By the 1950s, journalists began to criticise vigorously the constraints that Amateur rules placed on the ability of Britain’s athletes to flourish. These criticisms were justified by the 1952 Olympic Games in Helsinki where the Equestrian team were the only British team to win a Gold medal. The total tally of British medals reached only 11.
As the 1960s and 1970s progressed, it became clear that the amateur sportsman would have to become a dying breed in the face of greater social mobilisation and sporting professionalisation. Otherwise, Britain would struggle to achieve any serious success in Athletics while she remained committed to Amateur principles.
Amongst all of this monumental change stood Lord Burghley, the ‘elder statesman of British Athletics’, and the inspiration for the urbane, clean cut, aristocrat, Lord Andrew Lindsay played by Nigel Havers in Chariots of Fire. The consummate amateur aristocrat, Lord Burghley’s credo remained throughout his career that, “taking part was more important than winning”. This principal tenet of amateurism was a central feature of Burghley’s character. It embodied not only the ideal of sportsmanship but also a sense of authority, prominent among the British establishment.

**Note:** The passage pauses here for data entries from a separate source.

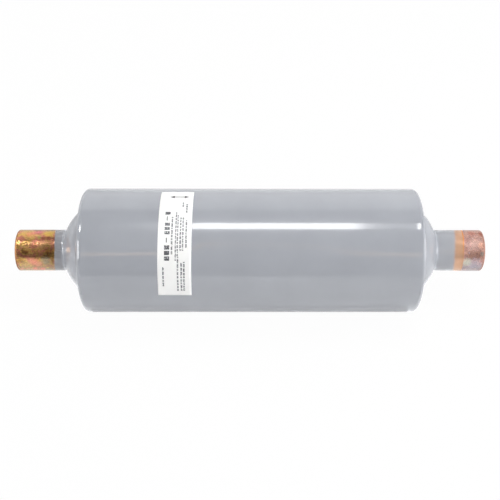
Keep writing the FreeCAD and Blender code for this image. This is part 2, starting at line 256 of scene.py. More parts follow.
@dataclass(frozen=True)
class PaintedCopper(StovedEnamel):
    """A copper fitting, turned from drawn tube, brazed in and sprayed over at its root.

    The flame leaves straw, brown and purple tints in patches a few millimetres wide, with fine
    specks of flux and oxide. The spray thins out over a ragged edge near the root.

    Attributes:
        patches: tints scattered all over, each with its size, its level in the noise and its share.
        stains_and_reflections: single tints, each with its place, how far it reaches and its share: heat
            tints and oxide, and painted reflection of the dark room and the table along the front.
        blot_sway: how much of its reach the noise adds to the distance from a blot's place.
        blot_edge: the sums at which a blot starts and is full, as shares of its reach.
    """

    tints: tuple = ()
    freckle: str = "#6a5134"
    freckle_size: float = 0.9
    freckle_band: tuple = (0.62, 0.70)
    freckle_share: float = 0.7
    cut: str = "#8f6440"
    patches: tuple = ()
    patch_soft: float = 0.07
    stains_and_reflections: tuple = ()
    blot_size: float = 1.2
    blot_sway: float = 2.4
    blot_edge: tuple = (2.45, 1.75)
    # The pale tint on the underside is painted light: the white table's glow and reflection there.
    painted_underlight: str = "#b09468"
    painted_underlight_share: float = 0.5
    painted_underlight_line: tuple = (0.0, -0.35, -0.94)
    painted_underlight_soft: float = 5.0
    root_shade: float = 0.62
    root_reach: float = 5.0
    root_soft: float = 11.0
    root_ragged: float = 1.5
    tint_size: float = 7.0
    grain_size: float = 0.5
    grain_shades: tuple = (0.70, 1.22)
    dull: float = 0.2
    clean: float = 0.7
    mouth_edge: float = 141.4
    mouth_soft: float = 0.8
    mouth_ragged: float = 0.1
    mouth_dull: float = 0.6
    paint_edge: float = 119.5
    edge_sway: tuple = (0.0, 0.0)
    edge_soft: float = 0.5
    edge_ragged: float = 0.5
    edge_waves: float = 3.2
    pit_size: float = 0.95
    pit_height: float = 0.115

    def edge(
        self, add: Adder, where: Socket, place: float, soft: float, ragged: float, sway: tuple = (0.0, 0.0)
    ) -> Node:
        """Draws a ragged ring round the fitting, nearer the shell on one side than on the other.

        Args:
            add: adds a node to the material's tree.
            where: the socket with object coordinates.
            place: the ring's distance from the middle of the drier, in millimetres.
            soft: the width over which it fades, in millimetres.
            ragged: how far its small waves reach, in millimetres.
            sway: how far it moves outward towards +Y and towards +Z, in millimetres.

        Returns:
            A node that is one outside the ring, towards the mouth, and zero inside it.
        """
        parts = add("SeparateXYZ", {"Vector": where})
        along = add("Math", {0: parts.outputs["X"]}, operation="ABSOLUTE")
        slope = (0.0, sway[0] / FITTING_RADIUS, sway[1] / FITTING_RADIUS)
        lean = add("VectorMath", {0: where, 1: slope}, operation="DOT_PRODUCT")
        shifted = add("Math", {0: along, 1: lean}, operation="SUBTRACT")
        wander = add("TexNoise", {"Vector": where, "Scale": per_metre(self.edge_waves), "Detail": 4.0})
        jitter = add("Math", {0: wander, 1: 2 * ragged * MM, 2: -ragged * MM}, operation="MULTIPLY_ADD")
        here = add("Math", {0: shifted, 1: jitter})
        ends = {"From Min": (place - soft / 2) * MM, "From Max": (place + soft / 2) * MM}
        return add("MapRange", {"Value": here, **ends}, interpolation_type="SMOOTHSTEP")

    def layers(self, add: Adder, where: Socket) -> list[tuple[Node, str]]:
        """Lists what lies on the tints, from the lowest up: freckles, painted table light below, patches and
        blots.

        A patch is where a noise of its own rises over its level. A blot is where the distance from
        its place, made uneven by a noise, is less than its reach. Some blots are heat tints and oxide,
        and others are painted reflection of the dark room and the table.

        Args:
            add: adds a node to the material's tree.
            where: the socket with object coordinates.

        Returns:
            The mask and the colour of each.
        """
        spots = add("TexNoise", {"Vector": where, "Scale": per_metre(self.freckle_size), "Detail": 2.0})
        start, full = self.freckle_band
        ends = {"From Min": start, "From Max": full, "To Max": self.freckle_share}
        speck = add("MapRange", {"Value": spots, **ends})
        # Painted light: the tube's lower front, which faces the table, is drawn paler.
        below = add("VectorMath", {0: where, 1: self.painted_underlight_line}, operation="DOT_PRODUCT")
        low = add("MapRange", {"Value": below, "From Max": self.painted_underlight_soft * MM, "To Max": self.painted_underlight_share})
        made = [(speck, self.freckle), (low, self.painted_underlight)]
        for number, (tint, size, level, share) in enumerate(self.patches):
            seen = {"Vector": where, "W": 3.7 * number + 1.3, "Scale": per_metre(size)}
            blots = add("TexNoise", {**seen, "Detail": 3.0, "Roughness": 0.65}, noise_dimensions="4D")
            ends = {"From Min": level, "From Max": level + self.patch_soft, "To Max": share}
            made.append((add("MapRange", {"Value": blots, **ends}), tint))
        # Each blot copies a local colour: part heat tint and oxide, part painted reflection of the dark room
        # and the table.
        for number, (tint, spot, reach, share) in enumerate(self.stains_and_reflections):
            away = add("VectorMath", {0: where, 1: tuple(v * MM for v in spot)}, operation="DISTANCE")
            seen = {"Vector": where, "W": 2.3 * number, "Scale": per_metre(self.blot_size)}
            rough = add("TexNoise", {**seen, "Detail": 5.0, "Roughness": 0.8}, noise_dimensions="4D")
            sway, start, full = (part * reach * MM for part in (self.blot_sway, *self.blot_edge))
            uneven = add("Math", {0: rough, 1: sway, 2: away}, operation="MULTIPLY_ADD")
            ends = {"From Min": start, "From Max": full, "To Max": share}
            made.append((add("MapRange", {"Value": uneven, **ends}), tint))
        return made

    def metal(self, add: Adder, where: Socket) -> tuple[Node, Node]:
        """Works out the bare copper.

        Args:
            add: adds a node to the material's tree.
            where: the socket with object coordinates.

        Returns:
            The nodes of its colour and of its roughness.
        """
        size = per_metre(self.tint_size)
        tint = add("TexNoise", {"Vector": where, "Scale": size, "Detail": 3.0, "Distortion": 0.6})
        colour = add("ValToRGB", {"Fac": tint}, spread(self.tints, 0.30, 0.70))
        for mask, tone in self.layers(add, where):
            colour = add("Mix", {"Factor": mask, "A": colour, "B": tone}, data_type="RGBA")
        # The scale is finer than the render shows, so its grain is drawn half a millimetre wide.
        grain = add("TexNoise", {"Vector": where, "Scale": per_metre(self.grain_size), "Detail": 1.0})
        usual = {"From Min": 0.3, "From Max": 0.7}
        darkest, lightest = self.grain_shades
        shade = add("MapRange", {"Value": grain, **usual, "To Min": darkest, "To Max": lightest})
        # The copper is drawn darker beside the braze, fading out over about a centimetre.
        root = self.edge(add, where, self.paint_edge + self.root_reach, self.root_soft, self.root_ragged)
        root_darkening = add("MapRange", {"Value": root, "To Min": self.root_shade, "To Max": 1.0})
        tone = add("Math", {0: shade, 1: root_darkening}, operation="MULTIPLY")
        grained = add("VectorMath", {0: colour, "Scale": tone}, operation="SCALE")
        end = self.edge(add, where, self.mouth_edge, self.mouth_soft, self.mouth_ragged)
        ended = add("Mix", {"Factor": end, "A": grained, "B": self.cut}, data_type="RGBA")
        ends = {"To Min": self.dull * 0.8, "To Max": self.dull * 1.3}
        rough = add("MapRange", {"Value": tint, **usual, **ends})
        return ended, add("Mix", {"Factor": end, "A": rough, "B": self.mouth_dull}, data_type="FLOAT")

    def surface(self, add: Adder, where: Socket) -> Node:
        """Builds copper and enamel with the spray's edge between them.

        Args:
            add: adds a node to the material's tree.
            where: the socket with object coordinates.

        Returns:
            The shader.
        """
        paint, peel = self.coat(add, where)
        copper, rough = self.metal(add, where)
        bare = self.edge(add, where, self.paint_edge, self.edge_soft, self.edge_ragged, self.edge_sway)
        colour = add("Mix", {"Factor": bare, "A": paint, "B": copper}, data_type="RGBA")
        gloss = add("Mix", {"Factor": bare, "A": self.roughness, "B": rough}, data_type="FLOAT")
        # Scale and pits roughen the copper's own surface and make the softbox's line uneven.
        pits = add("TexNoise", {"Vector": where, "Scale": per_metre(self.pit_size), "Detail": 1.5})
        height = add("Math", {0: pits, 1: bare}, operation="MULTIPLY")
        depth = self.pit_height * MM
        rugged = add("Bump", {"Height": height, "Strength": 1.0, "Distance": depth, "Normal": peel})
        # Oxide scatters part of the light, so the copper is metallic only in part.
        metallic = add("Math", {0: bare, 1: self.clean}, operation="MULTIPLY")
        looks = {"Base Color": colour, "Metallic": metallic, "Roughness": gloss, "Normal": rugged}
        return add("BsdfPrincipled", {**looks, "IOR": self.refraction})


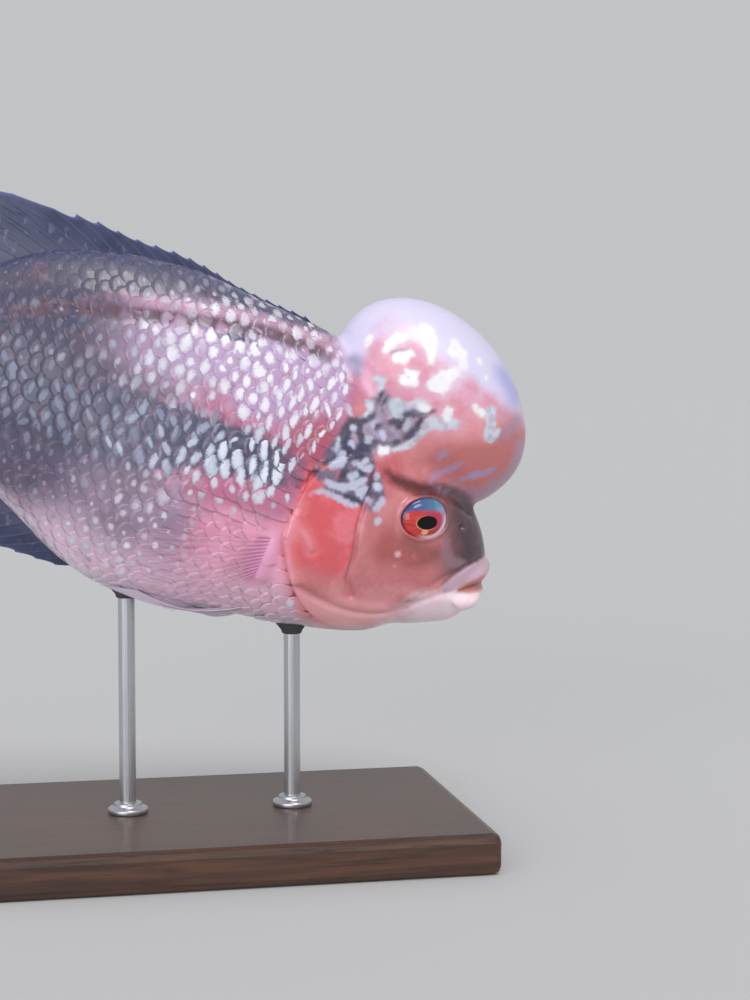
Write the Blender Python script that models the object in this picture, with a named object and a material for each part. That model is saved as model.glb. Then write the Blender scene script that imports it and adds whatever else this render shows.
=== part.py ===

Nevertheless, Burghley’s career was impressive on all fronts, as a national sporting icon. His most famous accomplishment is probably the completion of the race around Trinity Great Court, Cambridge, before the clock rang 12 times. A feat which is yet to be defeated even today. At 19 he represented Britain in the 1924 Olympic Games in Paris, in 1928 he represented Britain in Amsterdam winning Gold in the 400 metres, and in 1932 he won Silver in the 4x400m relay in Los Angeles. His return from Amsterdam was greeted by the nation with great rejoicing. Burghley went on to claim with characteristic charm, and only slightly facetiously;
“What a reception! I would rather have faced a hundred champions than a crowd like that.”
In 1931 he was elected to Parliament for the seat of Peterborough and is perhaps the only sitting MP to be granted a leave of absence to compete in the Olympics, which he did in 1932. Sport and a powerful sense of public service were the two central characteristics of Burghley’s life.
After leaving active competition he served on the boards of the governing bodies of several athletics institutions. Like Lord Sebastian Coe today, he was the most influential person in British Sports administration promoting the plight of the amateur in all of his labours. His roles included the Presidency of the Amateur Athletics Association (AAA) and the International Amateur Athletics Federation (IAAF), as well as Chairman of the Organising Committee for the 1948 Olympic Games in London. At the 1948 Opening ceremony he proclaimed with Churchillian bombast,
“The hour has struck. A visionary dream has become a glorious reality. […] The clarion call went forth to all the athletes of the world. Here today assembled in this vast [Wembley] Arena are assembled 6000 competitors. Here is proof of the inherent strength and vitality of the Olympic Movement.”
He also took on typical establishment duties by becoming Governor and Commander in Chief of Bermuda from 1943-1945 and Lord Rector of the University of St Andrews 1950-1952. These appointments are emblematic of Burghley’s astute political sense. This manifested itself in his support for the Soviet Union to host its first Olympic Games in Moscow in 1980. It was a decision for which he was criticised by then Prime Minister Margaret Thatcher who wanted to maintain sanctions following the Soviet Invasion of Afghanistan.
By 1976, Burghley, who had by now inherited his title as Marquess of Exeter, had given up all of his official roles and went into a well earned retirement. He did, however, remain a member of the International Olympic Committee till the day he died. By the end of his life, amateurism had died with him, to be replaced with arrant professionalism. It never crossed the minds of Burghley or the other establishment members of sports governing bodies that a serious injustice had been committed to athletes from modest backgrounds who had to subordinate to the aristocratic amateur. Nevertheless, Burghley’s legacy as a champion for the amateur as an ideal and as an accomplished athlete himself is assured. Not least through his immortalisation in Chariots of Fire. Today, while it is unlikely that the amateur will ever regain hegemony over the professional in sport, the principle of playing a sport simply for the love of the game is one which never can die as long as there are people to play it.